> _Given instruction_
Reproduce the data exactly.

> _Data section_
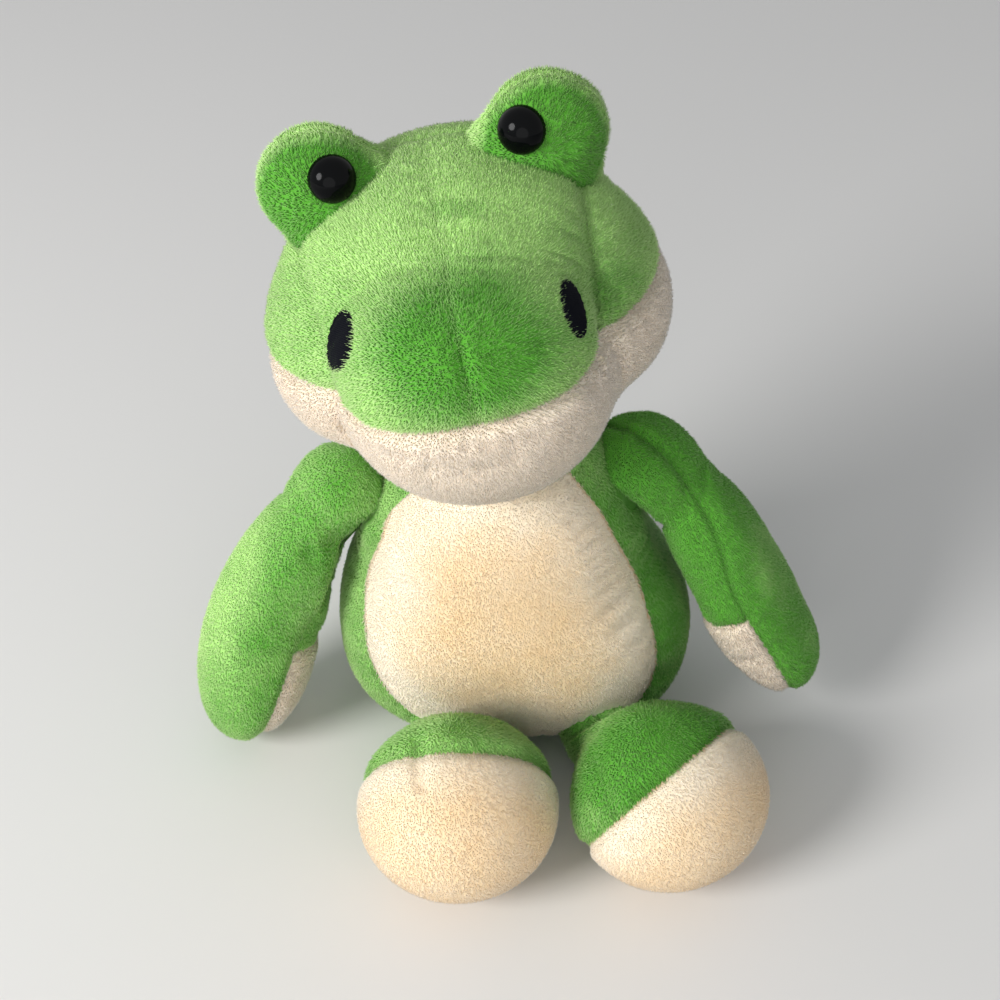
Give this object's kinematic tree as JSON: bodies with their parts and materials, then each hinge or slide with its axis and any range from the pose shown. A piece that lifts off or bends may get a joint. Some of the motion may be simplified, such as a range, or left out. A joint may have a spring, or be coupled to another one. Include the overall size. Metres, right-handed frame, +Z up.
{
  "type": "plush alligator toy",
  "caption": "Seated plush toy alligator in green pile with a pale belly, jaw, soles and hand pads, raised eye bumps, and a head, arms, legs and tail that swing at their sewn roots.",
  "frame": {"origin": "on the floor, under the middle of the whole toy's box", "axes": "+Z up, the toy faces -Y, and its own left is on +X"},
  "size_m": [0.18, 0.1806, 0.2066],
  "materials": {
    "green_pile": "soft brushed short-pile plush, lighter where the nap is brushed up",
    "cream_pile": "soft short-pile plush, off-white",
    "peach_pile": "soft short-pile plush, warm cream",
    "polyester_fill": "loose polyester fibre filling",
    "pellet_fill": "small plastic pellets in a thin cloth bag",
    "eye_black": "polished black dome",
    "washer_white": "plain moulded washer",
    "thread_black": "satin-stitch embroidery thread"
  },
  "bodies": {
    "body": {"body_stuffing": "polyester_fill", "pellet_bag": "pellet_fill", "belly_panel": "peach_pile", "body_side_left": "green_pile", "body_side_right": "green_pile"},
    "head": {"head_back": "green_pile", "lower_jaw": "cream_pile", "cheek_left": "green_pile", "head_top_left": "green_pile", "cheek_right": "green_pile", "head_top_right": "green_pile", "head_stuffing": "polyester_fill", "eye_bump_left": "green_pile", "eye_bump_stuffing_left": "polyester_fill", "eye_left": "eye_black", "eye_washer_left": "washer_white", "nostril_left": "thread_black", "eye_bump_right": "green_pile", "eye_bump_stuffing_right": "polyester_fill", "eye_right": "eye_black", "eye_washer_right": "washer_white", "nostril_right": "thread_black"},
    "arm_left": {"arm_outer_left": "green_pile", "arm_inner_left": "green_pile", "hand_pad_left": "cream_pile", "arm_stuffing_left": "polyester_fill"},
    "arm_right": {"arm_outer_right": "green_pile", "arm_inner_right": "green_pile", "hand_pad_right": "cream_pile", "arm_stuffing_right": "polyester_fill"},
    "leg_left": {"leg_left": "green_pile", "foot_sole_left": "peach_pile", "leg_stuffing_left": "polyester_fill"},
    "leg_right": {"leg_right": "green_pile", "foot_sole_right": "peach_pile", "leg_stuffing_right": "polyester_fill"},
    "tail": {"tail": "green_pile", "tail_stuffing": "polyester_fill"}
  },
  "joints": [
    {"name": "neck_nod", "type": "hinge", "parent": "body", "child": "head", "pos_m": [-0.00052, 0.00595, 0.09], "axis": [1, 0, 0], "range_deg": [-25, 20]},
    {"name": "arm_swing_left", "type": "hinge", "parent": "body", "child": "arm_left", "pos_m": [0.03531, 0.00495, 0.09283], "axis": [1, 0, 0], "range_deg": [-90, 20]},
    {"name": "arm_swing_right", "type": "hinge", "parent": "body", "child": "arm_right", "pos_m": [-0.04669, 0.00495, 0.08217], "axis": [1, 0, 0], "range_deg": [-90, 20]},
    {"name": "leg_swing_left", "type": "hinge", "parent": "body", "child": "leg_left", "pos_m": [0.02768, -0.02605, 0.0175], "axis": [1, 0, 0], "range_deg": [-20, 25]},
    {"name": "leg_swing_right", "type": "hinge", "parent": "body", "child": "leg_right", "pos_m": [-0.01632, -0.02605, 0.0175], "axis": [1, 0, 0], "range_deg": [-20, 25]},
    {"name": "tail_lift", "type": "hinge", "parent": "body", "child": "tail", "pos_m": [0.00068, 0.03495, 0.015], "axis": [1, 0, 0], "range_deg": [0, 35]}
  ]
}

> _Reply to the exercise_
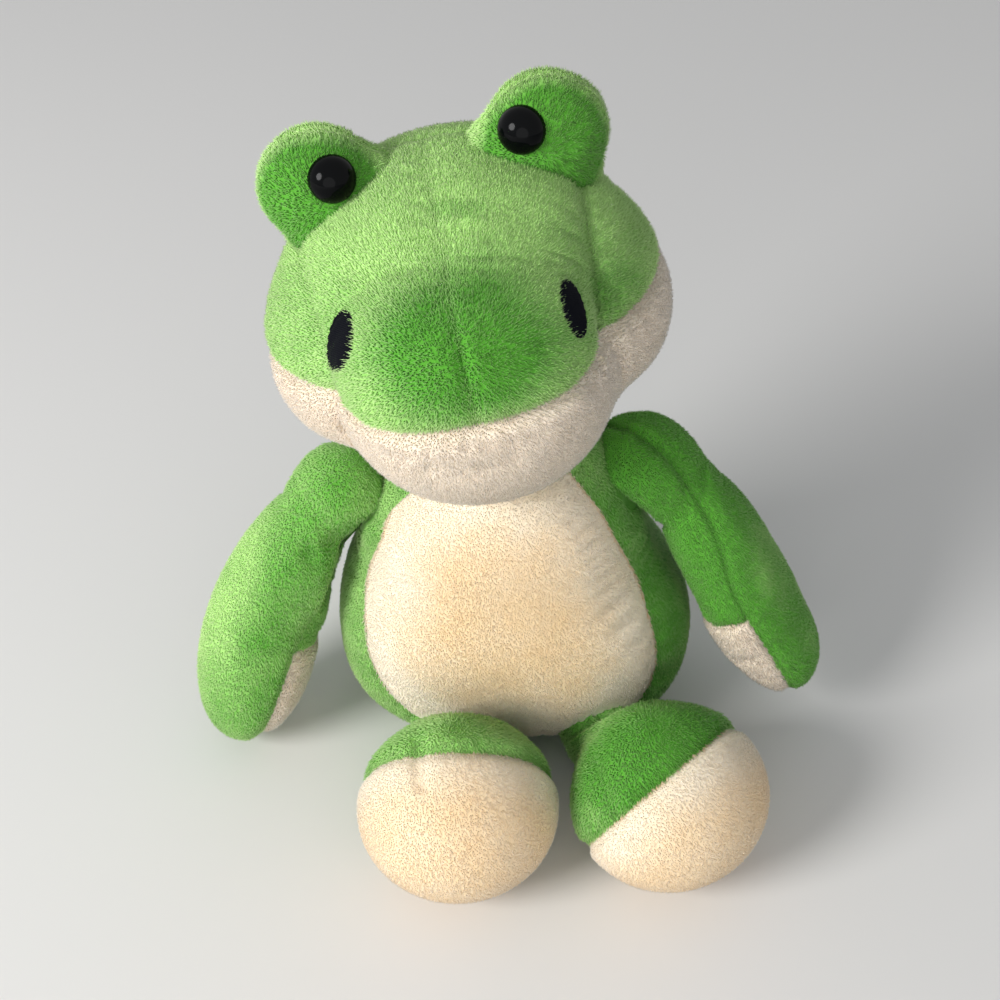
Give this object's kinematic tree as JSON: bodies with their parts and materials, then each hinge or slide with its axis and any range from the pose shown. A piece that lifts off or bends may get a joint. Some of the motion may be simplified, such as a range, or left out. A joint may have a spring, or be coupled to another one. Include the overall size. Metres, right-handed frame, +Z up.
{
  "type": "plush alligator toy",
  "caption": "Seated plush toy alligator in green pile with a pale belly, jaw, soles and hand pads, raised eye bumps, and a head, arms, legs and tail that swing at their sewn roots.",
  "frame": {"origin": "on the floor, under the middle of the whole toy's box", "axes": "+Z up, the toy faces -Y, and its own left is on +X"},
  "size_m": [0.18, 0.1806, 0.2066],
  "materials": {
    "green_pile": "soft brushed short-pile plush, lighter where the nap is brushed up",
    "cream_pile": "soft short-pile plush, off-white",
    "peach_pile": "soft short-pile plush, warm cream",
    "polyester_fill": "loose polyester fibre filling",
    "pellet_fill": "small plastic pellets in a thin cloth bag",
    "eye_black": "polished black dome",
    "washer_white": "plain moulded washer",
    "thread_black": "satin-stitch embroidery thread"
  },
  "bodies": {
    "body": {"body_stuffing": "polyester_fill", "pellet_bag": "pellet_fill", "belly_panel": "peach_pile", "body_side_left": "green_pile", "body_side_right": "green_pile"},
    "head": {"head_back": "green_pile", "lower_jaw": "cream_pile", "cheek_left": "green_pile", "head_top_left": "green_pile", "cheek_right": "green_pile", "head_top_right": "green_pile", "head_stuffing": "polyester_fill", "eye_bump_left": "green_pile", "eye_bump_stuffing_left": "polyester_fill", "eye_left": "eye_black", "eye_washer_left": "washer_white", "nostril_left": "thread_black", "eye_bump_right": "green_pile", "eye_bump_stuffing_right": "polyester_fill", "eye_right": "eye_black", "eye_washer_right": "washer_white", "nostril_right": "thread_black"},
    "arm_left": {"arm_outer_left": "green_pile", "arm_inner_left": "green_pile", "hand_pad_left": "cream_pile", "arm_stuffing_left": "polyester_fill"},
    "arm_right": {"arm_outer_right": "green_pile", "arm_inner_right": "green_pile", "hand_pad_right": "cream_pile", "arm_stuffing_right": "polyester_fill"},
    "leg_left": {"leg_left": "green_pile", "foot_sole_left": "peach_pile", "leg_stuffing_left": "polyester_fill"},
    "leg_right": {"leg_right": "green_pile", "foot_sole_right": "peach_pile", "leg_stuffing_right": "polyester_fill"},
    "tail": {"tail": "green_pile", "tail_stuffing": "polyester_fill"}
  },
  "joints": [
    {"name": "neck_nod", "type": "hinge", "parent": "body", "child": "head", "pos_m": [-0.00052, 0.00595, 0.09], "axis": [1, 0, 0], "range_deg": [-25, 20]},
    {"name": "arm_swing_left", "type": "hinge", "parent": "body", "child": "arm_left", "pos_m": [0.03531, 0.00495, 0.09283], "axis": [1, 0, 0], "range_deg": [-90, 20]},
    {"name": "arm_swing_right", "type": "hinge", "parent": "body", "child": "arm_right", "pos_m": [-0.04669, 0.00495, 0.08217], "axis": [1, 0, 0], "range_deg": [-90, 20]},
    {"name": "leg_swing_left", "type": "hinge", "parent": "body", "child": "leg_left", "pos_m": [0.02768, -0.02605, 0.0175], "axis": [1, 0, 0], "range_deg": [-20, 25]},
    {"name": "leg_swing_right", "type": "hinge", "parent": "body", "child": "leg_right", "pos_m": [-0.01632, -0.02605, 0.0175], "axis": [1, 0, 0], "range_deg": [-20, 25]},
    {"name": "tail_lift", "type": "hinge", "parent": "body", "child": "tail", "pos_m": [0.00068, 0.03495, 0.015], "axis": [1, 0, 0], "range_deg": [0, 35]}
  ]
}